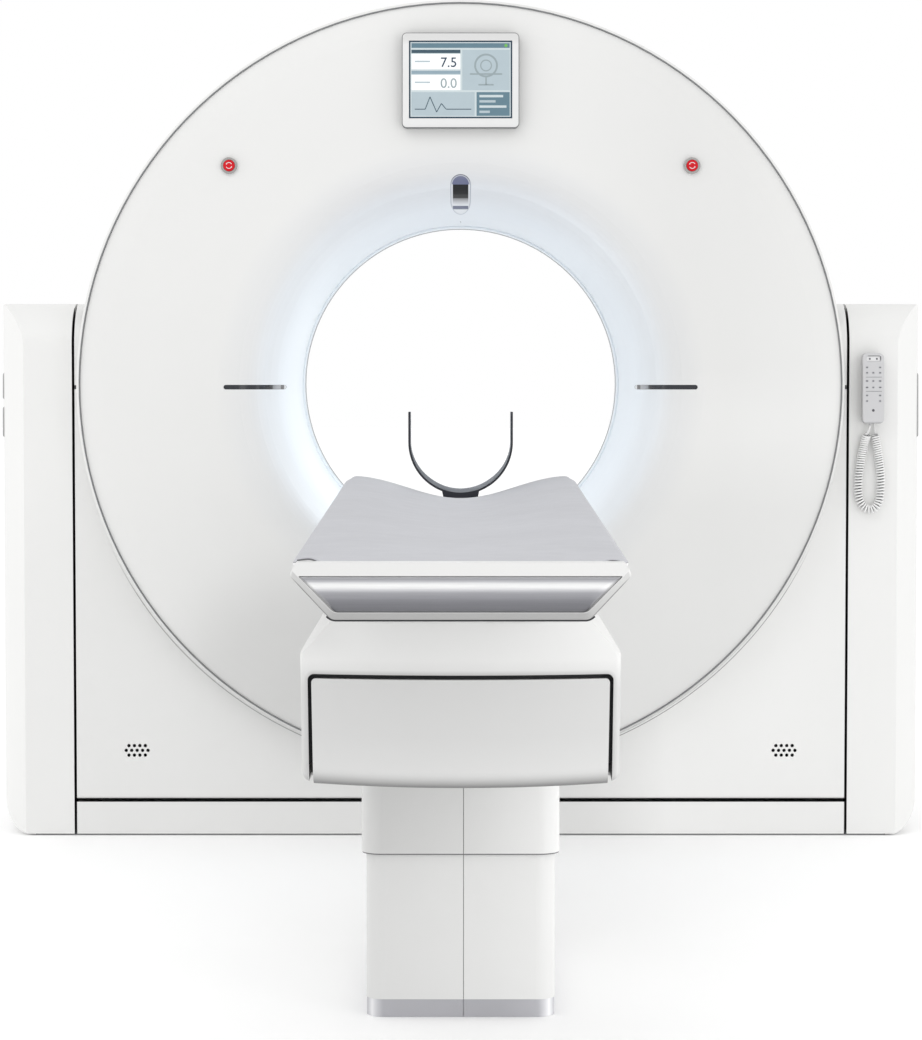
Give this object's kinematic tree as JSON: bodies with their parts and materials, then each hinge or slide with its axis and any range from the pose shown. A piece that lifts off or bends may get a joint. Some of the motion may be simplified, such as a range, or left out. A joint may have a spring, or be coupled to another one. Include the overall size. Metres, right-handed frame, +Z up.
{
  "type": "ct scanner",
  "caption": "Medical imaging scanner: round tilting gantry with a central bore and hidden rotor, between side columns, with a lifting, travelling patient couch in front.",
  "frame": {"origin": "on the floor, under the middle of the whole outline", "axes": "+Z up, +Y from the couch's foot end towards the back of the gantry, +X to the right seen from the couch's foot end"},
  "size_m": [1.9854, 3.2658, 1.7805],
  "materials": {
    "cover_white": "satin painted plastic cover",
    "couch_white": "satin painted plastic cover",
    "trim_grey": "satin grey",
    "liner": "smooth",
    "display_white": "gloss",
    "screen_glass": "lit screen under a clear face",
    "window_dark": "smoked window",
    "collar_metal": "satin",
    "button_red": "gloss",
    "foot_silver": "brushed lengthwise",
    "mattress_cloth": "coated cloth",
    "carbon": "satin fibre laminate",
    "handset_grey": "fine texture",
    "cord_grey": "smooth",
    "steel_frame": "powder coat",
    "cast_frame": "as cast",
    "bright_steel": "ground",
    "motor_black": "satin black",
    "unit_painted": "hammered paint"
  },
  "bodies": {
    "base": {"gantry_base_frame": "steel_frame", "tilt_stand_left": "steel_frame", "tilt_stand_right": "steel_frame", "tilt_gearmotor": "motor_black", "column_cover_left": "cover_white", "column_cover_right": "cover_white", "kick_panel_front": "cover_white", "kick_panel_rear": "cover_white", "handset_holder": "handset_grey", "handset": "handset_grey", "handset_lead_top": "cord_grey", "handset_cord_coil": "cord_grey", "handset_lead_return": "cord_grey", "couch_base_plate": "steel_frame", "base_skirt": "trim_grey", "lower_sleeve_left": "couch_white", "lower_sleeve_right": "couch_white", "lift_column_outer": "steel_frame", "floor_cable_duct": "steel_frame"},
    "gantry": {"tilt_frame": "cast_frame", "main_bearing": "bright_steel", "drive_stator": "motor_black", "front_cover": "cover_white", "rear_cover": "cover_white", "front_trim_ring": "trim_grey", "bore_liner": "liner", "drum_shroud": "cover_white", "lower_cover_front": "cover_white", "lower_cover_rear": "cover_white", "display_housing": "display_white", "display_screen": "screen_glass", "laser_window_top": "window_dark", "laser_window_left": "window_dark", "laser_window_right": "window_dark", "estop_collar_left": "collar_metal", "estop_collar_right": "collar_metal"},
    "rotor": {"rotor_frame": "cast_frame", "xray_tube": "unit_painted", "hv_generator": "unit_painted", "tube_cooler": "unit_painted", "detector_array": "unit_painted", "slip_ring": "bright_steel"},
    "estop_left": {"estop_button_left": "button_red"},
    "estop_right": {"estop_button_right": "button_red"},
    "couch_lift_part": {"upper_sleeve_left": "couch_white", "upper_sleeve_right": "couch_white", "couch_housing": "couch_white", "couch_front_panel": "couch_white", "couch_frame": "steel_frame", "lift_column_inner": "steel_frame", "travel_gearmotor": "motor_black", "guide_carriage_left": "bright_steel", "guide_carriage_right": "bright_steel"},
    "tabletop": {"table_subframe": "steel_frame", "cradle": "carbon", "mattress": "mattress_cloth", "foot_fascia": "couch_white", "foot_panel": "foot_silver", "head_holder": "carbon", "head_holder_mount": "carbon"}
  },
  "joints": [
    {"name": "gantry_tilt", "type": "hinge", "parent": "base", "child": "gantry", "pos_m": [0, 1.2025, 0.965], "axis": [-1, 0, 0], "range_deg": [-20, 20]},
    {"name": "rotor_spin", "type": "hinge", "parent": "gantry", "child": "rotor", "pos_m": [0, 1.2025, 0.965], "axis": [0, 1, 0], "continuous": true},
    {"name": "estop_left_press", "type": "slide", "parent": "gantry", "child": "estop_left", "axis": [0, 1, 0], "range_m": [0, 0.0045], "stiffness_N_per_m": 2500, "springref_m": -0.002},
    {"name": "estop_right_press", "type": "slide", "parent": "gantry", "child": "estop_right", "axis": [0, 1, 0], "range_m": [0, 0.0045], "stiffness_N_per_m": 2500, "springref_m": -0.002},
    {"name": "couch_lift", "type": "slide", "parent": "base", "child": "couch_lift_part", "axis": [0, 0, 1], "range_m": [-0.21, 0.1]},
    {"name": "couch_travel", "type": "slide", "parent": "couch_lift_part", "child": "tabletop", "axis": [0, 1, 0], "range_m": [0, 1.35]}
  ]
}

## Problem to work on
Print all of the data exactly as it was given.

## Correct result
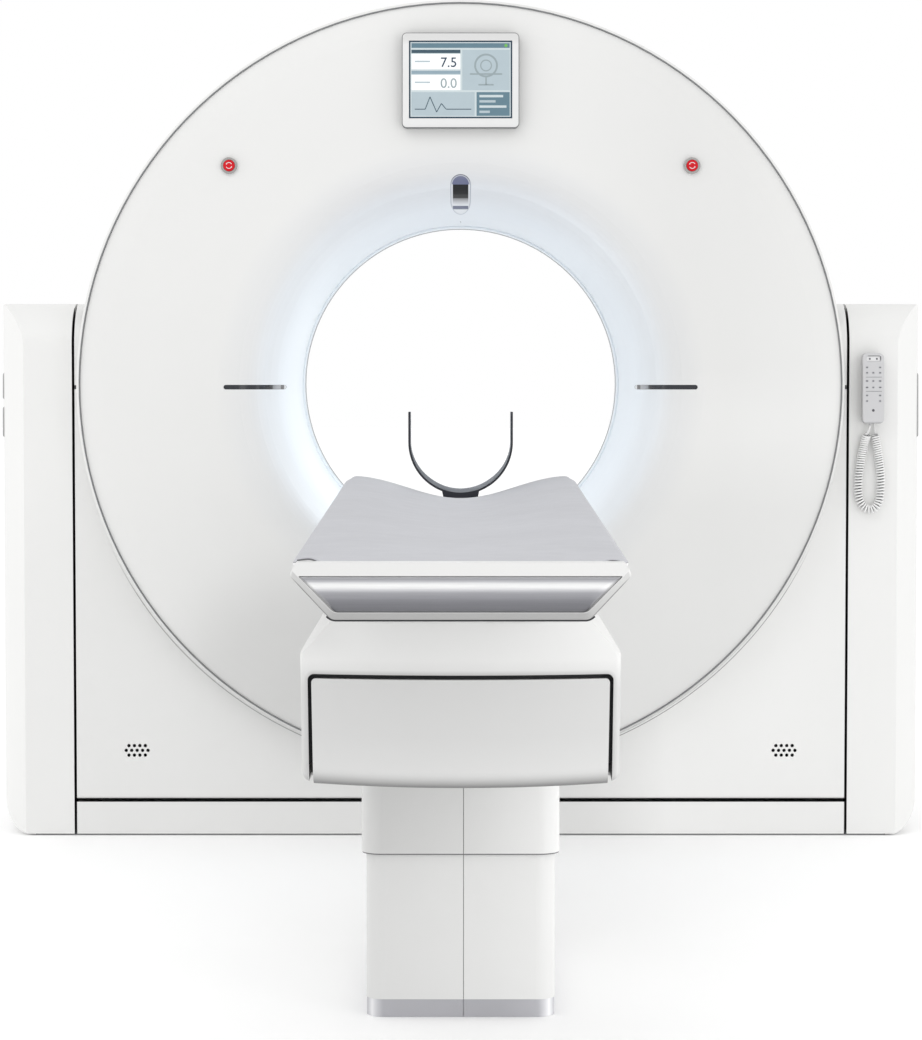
Give this object's kinematic tree as JSON: bodies with their parts and materials, then each hinge or slide with its axis and any range from the pose shown. A piece that lifts off or bends may get a joint. Some of the motion may be simplified, such as a range, or left out. A joint may have a spring, or be coupled to another one. Include the overall size. Metres, right-handed frame, +Z up.
{
  "type": "ct scanner",
  "caption": "Medical imaging scanner: round tilting gantry with a central bore and hidden rotor, between side columns, with a lifting, travelling patient couch in front.",
  "frame": {"origin": "on the floor, under the middle of the whole outline", "axes": "+Z up, +Y from the couch's foot end towards the back of the gantry, +X to the right seen from the couch's foot end"},
  "size_m": [1.9854, 3.2658, 1.7805],
  "materials": {
    "cover_white": "satin painted plastic cover",
    "couch_white": "satin painted plastic cover",
    "trim_grey": "satin grey",
    "liner": "smooth",
    "display_white": "gloss",
    "screen_glass": "lit screen under a clear face",
    "window_dark": "smoked window",
    "collar_metal": "satin",
    "button_red": "gloss",
    "foot_silver": "brushed lengthwise",
    "mattress_cloth": "coated cloth",
    "carbon": "satin fibre laminate",
    "handset_grey": "fine texture",
    "cord_grey": "smooth",
    "steel_frame": "powder coat",
    "cast_frame": "as cast",
    "bright_steel": "ground",
    "motor_black": "satin black",
    "unit_painted": "hammered paint"
  },
  "bodies": {
    "base": {"gantry_base_frame": "steel_frame", "tilt_stand_left": "steel_frame", "tilt_stand_right": "steel_frame", "tilt_gearmotor": "motor_black", "column_cover_left": "cover_white", "column_cover_right": "cover_white", "kick_panel_front": "cover_white", "kick_panel_rear": "cover_white", "handset_holder": "handset_grey", "handset": "handset_grey", "handset_lead_top": "cord_grey", "handset_cord_coil": "cord_grey", "handset_lead_return": "cord_grey", "couch_base_plate": "steel_frame", "base_skirt": "trim_grey", "lower_sleeve_left": "couch_white", "lower_sleeve_right": "couch_white", "lift_column_outer": "steel_frame", "floor_cable_duct": "steel_frame"},
    "gantry": {"tilt_frame": "cast_frame", "main_bearing": "bright_steel", "drive_stator": "motor_black", "front_cover": "cover_white", "rear_cover": "cover_white", "front_trim_ring": "trim_grey", "bore_liner": "liner", "drum_shroud": "cover_white", "lower_cover_front": "cover_white", "lower_cover_rear": "cover_white", "display_housing": "display_white", "display_screen": "screen_glass", "laser_window_top": "window_dark", "laser_window_left": "window_dark", "laser_window_right": "window_dark", "estop_collar_left": "collar_metal", "estop_collar_right": "collar_metal"},
    "rotor": {"rotor_frame": "cast_frame", "xray_tube": "unit_painted", "hv_generator": "unit_painted", "tube_cooler": "unit_painted", "detector_array": "unit_painted", "slip_ring": "bright_steel"},
    "estop_left": {"estop_button_left": "button_red"},
    "estop_right": {"estop_button_right": "button_red"},
    "couch_lift_part": {"upper_sleeve_left": "couch_white", "upper_sleeve_right": "couch_white", "couch_housing": "couch_white", "couch_front_panel": "couch_white", "couch_frame": "steel_frame", "lift_column_inner": "steel_frame", "travel_gearmotor": "motor_black", "guide_carriage_left": "bright_steel", "guide_carriage_right": "bright_steel"},
    "tabletop": {"table_subframe": "steel_frame", "cradle": "carbon", "mattress": "mattress_cloth", "foot_fascia": "couch_white", "foot_panel": "foot_silver", "head_holder": "carbon", "head_holder_mount": "carbon"}
  },
  "joints": [
    {"name": "gantry_tilt", "type": "hinge", "parent": "base", "child": "gantry", "pos_m": [0, 1.2025, 0.965], "axis": [-1, 0, 0], "range_deg": [-20, 20]},
    {"name": "rotor_spin", "type": "hinge", "parent": "gantry", "child": "rotor", "pos_m": [0, 1.2025, 0.965], "axis": [0, 1, 0], "continuous": true},
    {"name": "estop_left_press", "type": "slide", "parent": "gantry", "child": "estop_left", "axis": [0, 1, 0], "range_m": [0, 0.0045], "stiffness_N_per_m": 2500, "springref_m": -0.002},
    {"name": "estop_right_press", "type": "slide", "parent": "gantry", "child": "estop_right", "axis": [0, 1, 0], "range_m": [0, 0.0045], "stiffness_N_per_m": 2500, "springref_m": -0.002},
    {"name": "couch_lift", "type": "slide", "parent": "base", "child": "couch_lift_part", "axis": [0, 0, 1], "range_m": [-0.21, 0.1]},
    {"name": "couch_travel", "type": "slide", "parent": "couch_lift_part", "child": "tabletop", "axis": [0, 1, 0], "range_m": [0, 1.35]}
  ]
}